------ DATA FOR THIS EXERCISE ------

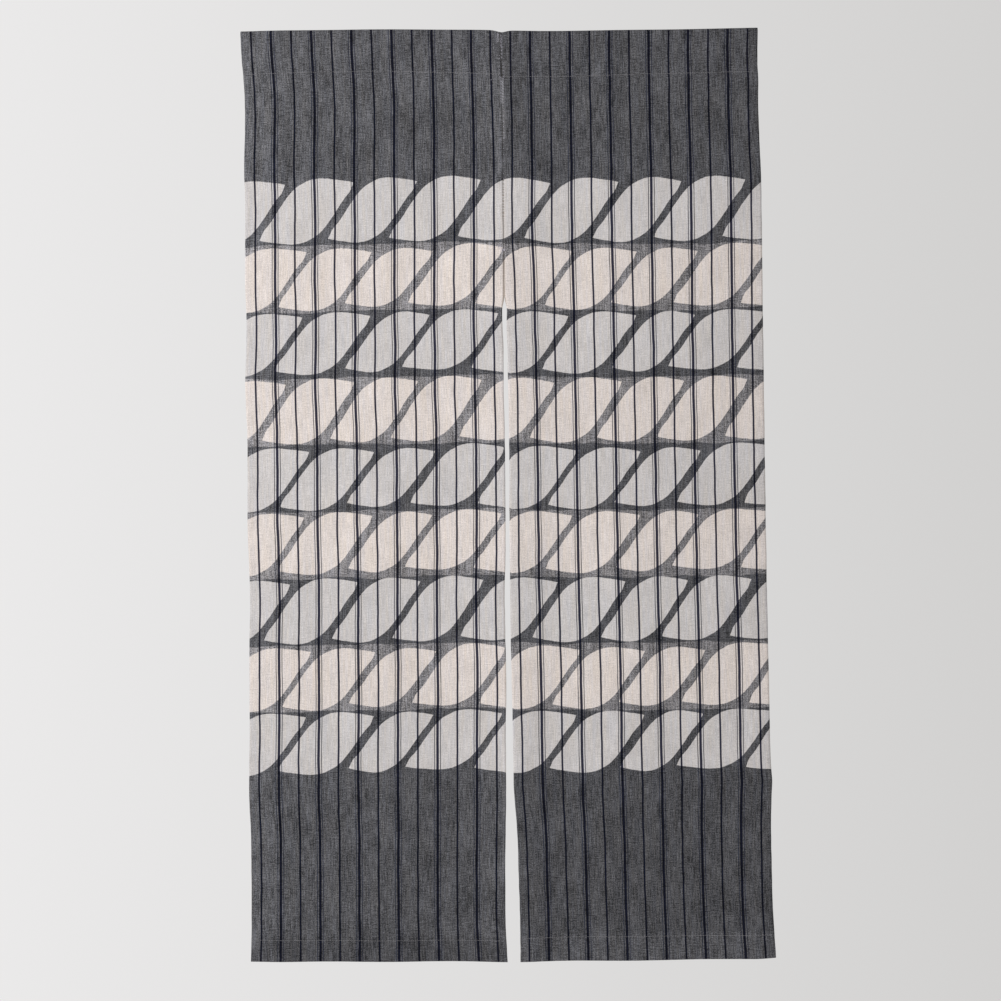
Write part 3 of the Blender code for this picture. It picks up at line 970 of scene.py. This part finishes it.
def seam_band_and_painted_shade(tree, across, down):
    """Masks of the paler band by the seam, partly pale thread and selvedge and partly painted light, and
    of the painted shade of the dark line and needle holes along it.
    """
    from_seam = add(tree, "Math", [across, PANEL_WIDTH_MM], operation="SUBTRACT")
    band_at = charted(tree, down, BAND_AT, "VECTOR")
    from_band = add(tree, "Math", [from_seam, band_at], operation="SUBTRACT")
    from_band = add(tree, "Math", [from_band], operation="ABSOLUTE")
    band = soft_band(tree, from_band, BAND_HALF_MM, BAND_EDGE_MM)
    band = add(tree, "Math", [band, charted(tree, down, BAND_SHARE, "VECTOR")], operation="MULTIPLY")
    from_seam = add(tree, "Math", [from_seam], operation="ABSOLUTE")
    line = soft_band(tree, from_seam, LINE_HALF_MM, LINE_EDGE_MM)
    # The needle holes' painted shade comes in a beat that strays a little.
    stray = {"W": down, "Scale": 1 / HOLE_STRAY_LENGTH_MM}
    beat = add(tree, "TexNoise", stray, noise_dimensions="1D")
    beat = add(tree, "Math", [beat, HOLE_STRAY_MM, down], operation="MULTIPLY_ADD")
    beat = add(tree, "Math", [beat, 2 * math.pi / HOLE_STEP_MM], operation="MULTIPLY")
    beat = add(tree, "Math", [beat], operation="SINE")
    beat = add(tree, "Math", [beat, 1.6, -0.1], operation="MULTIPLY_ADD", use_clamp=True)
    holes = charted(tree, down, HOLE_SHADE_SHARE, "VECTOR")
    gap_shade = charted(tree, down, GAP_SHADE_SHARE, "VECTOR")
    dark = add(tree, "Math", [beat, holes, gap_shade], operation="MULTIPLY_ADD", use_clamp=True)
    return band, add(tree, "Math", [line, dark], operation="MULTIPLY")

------
------ DATA FOR THIS EXERCISE ------

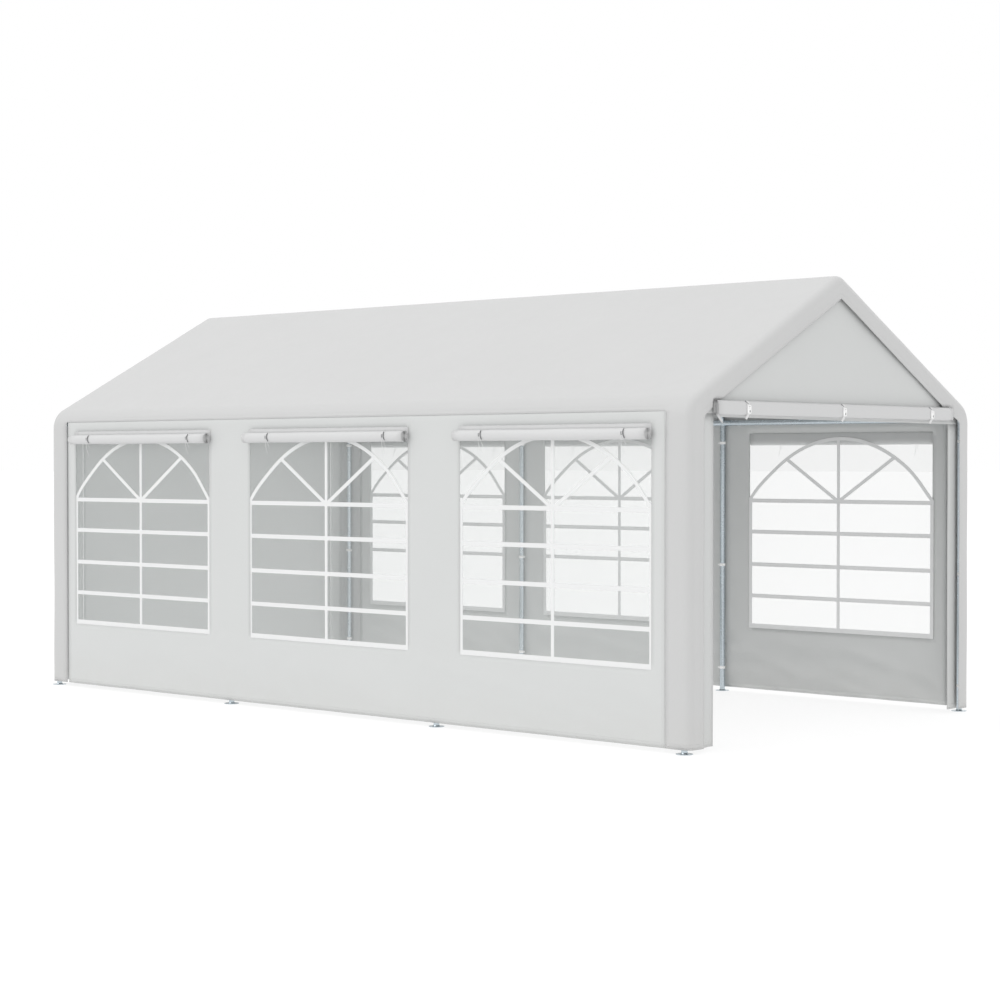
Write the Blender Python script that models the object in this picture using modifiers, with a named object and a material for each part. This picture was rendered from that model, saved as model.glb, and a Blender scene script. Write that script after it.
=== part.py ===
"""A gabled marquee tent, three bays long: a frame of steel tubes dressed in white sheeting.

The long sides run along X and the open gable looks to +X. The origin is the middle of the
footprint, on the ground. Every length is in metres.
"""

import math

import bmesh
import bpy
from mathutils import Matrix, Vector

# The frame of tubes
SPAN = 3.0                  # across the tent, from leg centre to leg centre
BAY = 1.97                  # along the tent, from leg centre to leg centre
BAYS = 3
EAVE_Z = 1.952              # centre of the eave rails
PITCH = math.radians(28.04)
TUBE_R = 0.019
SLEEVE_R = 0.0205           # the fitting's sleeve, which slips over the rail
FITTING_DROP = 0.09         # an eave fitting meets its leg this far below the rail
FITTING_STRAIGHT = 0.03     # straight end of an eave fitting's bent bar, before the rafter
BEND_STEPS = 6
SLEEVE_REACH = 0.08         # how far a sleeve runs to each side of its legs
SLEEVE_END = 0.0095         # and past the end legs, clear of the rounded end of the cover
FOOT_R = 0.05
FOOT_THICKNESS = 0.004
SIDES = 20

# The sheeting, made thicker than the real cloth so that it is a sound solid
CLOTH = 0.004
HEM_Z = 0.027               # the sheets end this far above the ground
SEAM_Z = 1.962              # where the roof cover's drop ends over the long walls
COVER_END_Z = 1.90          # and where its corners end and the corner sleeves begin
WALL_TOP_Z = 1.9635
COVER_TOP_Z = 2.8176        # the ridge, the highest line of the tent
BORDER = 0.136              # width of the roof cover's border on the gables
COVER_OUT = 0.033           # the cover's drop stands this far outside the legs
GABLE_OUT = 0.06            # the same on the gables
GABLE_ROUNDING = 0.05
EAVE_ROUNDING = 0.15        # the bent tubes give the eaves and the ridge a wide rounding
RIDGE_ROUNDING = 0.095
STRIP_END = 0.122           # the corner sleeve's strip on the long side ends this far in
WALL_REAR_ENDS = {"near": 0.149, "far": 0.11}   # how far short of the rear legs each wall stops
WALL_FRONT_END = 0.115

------
------ DATA FOR THIS EXERCISE ------

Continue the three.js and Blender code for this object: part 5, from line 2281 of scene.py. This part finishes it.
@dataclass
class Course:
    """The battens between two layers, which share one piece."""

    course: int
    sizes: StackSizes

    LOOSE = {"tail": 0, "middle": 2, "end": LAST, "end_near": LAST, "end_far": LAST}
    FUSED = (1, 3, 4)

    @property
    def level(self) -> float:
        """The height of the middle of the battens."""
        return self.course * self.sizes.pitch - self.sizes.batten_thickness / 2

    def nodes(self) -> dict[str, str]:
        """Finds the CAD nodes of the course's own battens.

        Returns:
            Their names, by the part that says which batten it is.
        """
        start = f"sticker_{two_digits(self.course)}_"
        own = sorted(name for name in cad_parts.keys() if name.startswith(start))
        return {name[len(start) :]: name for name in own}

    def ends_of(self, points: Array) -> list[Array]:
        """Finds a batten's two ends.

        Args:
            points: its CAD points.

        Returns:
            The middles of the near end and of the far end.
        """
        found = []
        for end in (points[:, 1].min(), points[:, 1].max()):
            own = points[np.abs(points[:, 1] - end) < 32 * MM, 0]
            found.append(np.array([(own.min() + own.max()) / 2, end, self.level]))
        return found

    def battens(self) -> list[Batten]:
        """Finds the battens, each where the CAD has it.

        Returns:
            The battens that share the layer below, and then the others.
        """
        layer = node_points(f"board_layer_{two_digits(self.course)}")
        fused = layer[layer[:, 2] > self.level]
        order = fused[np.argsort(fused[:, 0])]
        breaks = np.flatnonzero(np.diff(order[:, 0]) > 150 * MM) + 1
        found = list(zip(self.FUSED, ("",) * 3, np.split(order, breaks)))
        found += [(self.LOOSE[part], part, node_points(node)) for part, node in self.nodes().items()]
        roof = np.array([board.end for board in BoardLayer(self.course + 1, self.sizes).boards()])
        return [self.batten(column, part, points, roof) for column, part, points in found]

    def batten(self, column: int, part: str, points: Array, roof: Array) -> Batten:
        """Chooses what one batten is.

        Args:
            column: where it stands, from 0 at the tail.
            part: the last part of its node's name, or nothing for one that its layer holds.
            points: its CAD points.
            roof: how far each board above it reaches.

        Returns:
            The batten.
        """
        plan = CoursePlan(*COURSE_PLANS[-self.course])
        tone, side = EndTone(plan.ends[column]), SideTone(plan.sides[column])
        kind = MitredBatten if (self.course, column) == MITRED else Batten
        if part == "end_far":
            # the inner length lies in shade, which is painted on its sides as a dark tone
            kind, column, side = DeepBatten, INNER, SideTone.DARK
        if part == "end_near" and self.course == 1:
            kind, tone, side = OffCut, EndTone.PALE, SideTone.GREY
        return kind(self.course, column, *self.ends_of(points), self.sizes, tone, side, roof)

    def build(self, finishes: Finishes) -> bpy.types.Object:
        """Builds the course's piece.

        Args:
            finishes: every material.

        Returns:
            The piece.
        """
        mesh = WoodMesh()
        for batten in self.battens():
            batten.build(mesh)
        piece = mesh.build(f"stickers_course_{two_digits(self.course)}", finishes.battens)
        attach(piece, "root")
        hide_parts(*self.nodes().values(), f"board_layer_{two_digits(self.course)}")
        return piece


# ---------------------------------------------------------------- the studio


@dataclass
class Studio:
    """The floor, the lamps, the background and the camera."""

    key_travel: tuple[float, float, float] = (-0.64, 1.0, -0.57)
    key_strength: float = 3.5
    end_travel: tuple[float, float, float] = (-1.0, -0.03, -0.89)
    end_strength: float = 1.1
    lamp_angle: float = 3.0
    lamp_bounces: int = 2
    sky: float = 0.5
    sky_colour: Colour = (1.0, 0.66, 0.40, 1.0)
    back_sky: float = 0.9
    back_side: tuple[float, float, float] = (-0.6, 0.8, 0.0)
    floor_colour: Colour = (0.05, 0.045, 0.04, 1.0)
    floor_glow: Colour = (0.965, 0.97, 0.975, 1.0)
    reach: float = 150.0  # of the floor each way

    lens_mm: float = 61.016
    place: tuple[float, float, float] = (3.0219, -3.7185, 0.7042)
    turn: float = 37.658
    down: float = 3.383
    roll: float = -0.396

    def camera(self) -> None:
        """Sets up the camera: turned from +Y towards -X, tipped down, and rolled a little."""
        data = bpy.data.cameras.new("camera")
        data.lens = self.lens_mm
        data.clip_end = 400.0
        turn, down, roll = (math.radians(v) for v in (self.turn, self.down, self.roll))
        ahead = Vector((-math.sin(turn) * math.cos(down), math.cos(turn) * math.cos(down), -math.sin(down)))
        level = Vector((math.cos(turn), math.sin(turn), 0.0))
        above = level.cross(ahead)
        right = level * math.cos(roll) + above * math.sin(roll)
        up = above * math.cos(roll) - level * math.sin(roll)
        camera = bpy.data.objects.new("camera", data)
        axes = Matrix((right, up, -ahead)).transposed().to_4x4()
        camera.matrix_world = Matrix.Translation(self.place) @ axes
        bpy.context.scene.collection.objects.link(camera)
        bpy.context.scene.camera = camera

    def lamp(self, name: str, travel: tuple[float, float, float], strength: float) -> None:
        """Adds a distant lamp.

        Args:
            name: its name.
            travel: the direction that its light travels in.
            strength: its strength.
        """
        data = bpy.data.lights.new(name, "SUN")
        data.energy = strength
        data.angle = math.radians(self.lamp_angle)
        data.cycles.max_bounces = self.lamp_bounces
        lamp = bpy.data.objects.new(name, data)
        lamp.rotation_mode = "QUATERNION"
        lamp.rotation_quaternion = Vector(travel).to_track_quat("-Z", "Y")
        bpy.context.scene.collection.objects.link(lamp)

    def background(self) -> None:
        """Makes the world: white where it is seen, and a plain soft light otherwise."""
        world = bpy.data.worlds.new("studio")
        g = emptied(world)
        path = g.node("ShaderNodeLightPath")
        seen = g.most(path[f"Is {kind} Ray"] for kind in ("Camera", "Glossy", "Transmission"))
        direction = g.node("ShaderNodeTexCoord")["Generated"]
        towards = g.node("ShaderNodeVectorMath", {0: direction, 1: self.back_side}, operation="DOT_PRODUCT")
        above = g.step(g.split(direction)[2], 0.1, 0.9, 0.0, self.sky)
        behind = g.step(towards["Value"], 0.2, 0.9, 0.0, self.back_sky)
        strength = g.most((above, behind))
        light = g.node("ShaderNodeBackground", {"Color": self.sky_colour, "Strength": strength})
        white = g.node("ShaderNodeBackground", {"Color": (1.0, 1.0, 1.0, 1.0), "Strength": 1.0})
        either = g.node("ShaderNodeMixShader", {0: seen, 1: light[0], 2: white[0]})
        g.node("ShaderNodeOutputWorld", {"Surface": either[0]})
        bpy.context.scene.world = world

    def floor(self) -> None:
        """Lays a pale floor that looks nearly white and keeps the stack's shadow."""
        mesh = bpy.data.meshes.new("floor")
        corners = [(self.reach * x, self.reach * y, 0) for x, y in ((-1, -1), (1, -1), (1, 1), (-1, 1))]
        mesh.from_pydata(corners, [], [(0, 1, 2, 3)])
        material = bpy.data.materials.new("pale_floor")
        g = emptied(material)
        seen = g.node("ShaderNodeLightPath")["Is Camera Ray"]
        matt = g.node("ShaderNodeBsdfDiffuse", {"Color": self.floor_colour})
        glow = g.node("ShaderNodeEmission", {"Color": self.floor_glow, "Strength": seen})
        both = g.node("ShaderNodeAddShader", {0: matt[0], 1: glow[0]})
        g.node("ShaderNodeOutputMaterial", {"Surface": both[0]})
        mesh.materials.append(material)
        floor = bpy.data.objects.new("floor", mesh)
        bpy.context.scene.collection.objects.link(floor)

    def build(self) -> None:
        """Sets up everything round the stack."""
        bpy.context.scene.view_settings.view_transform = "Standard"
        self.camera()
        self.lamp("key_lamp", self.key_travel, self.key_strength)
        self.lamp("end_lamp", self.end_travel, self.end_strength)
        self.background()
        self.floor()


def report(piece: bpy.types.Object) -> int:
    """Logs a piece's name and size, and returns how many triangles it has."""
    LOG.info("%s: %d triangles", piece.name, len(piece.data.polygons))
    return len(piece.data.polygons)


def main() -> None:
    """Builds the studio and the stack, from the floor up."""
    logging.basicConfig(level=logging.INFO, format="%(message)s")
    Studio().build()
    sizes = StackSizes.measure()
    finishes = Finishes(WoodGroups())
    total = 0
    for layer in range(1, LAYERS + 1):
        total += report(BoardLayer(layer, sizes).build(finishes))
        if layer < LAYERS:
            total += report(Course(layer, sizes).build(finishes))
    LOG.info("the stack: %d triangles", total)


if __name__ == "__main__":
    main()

------

[WHAT THE EXERCISE ASKS] Go through the material above and count the lines that contain "three"; answer with the number alone.

[THE OUTPUT] 2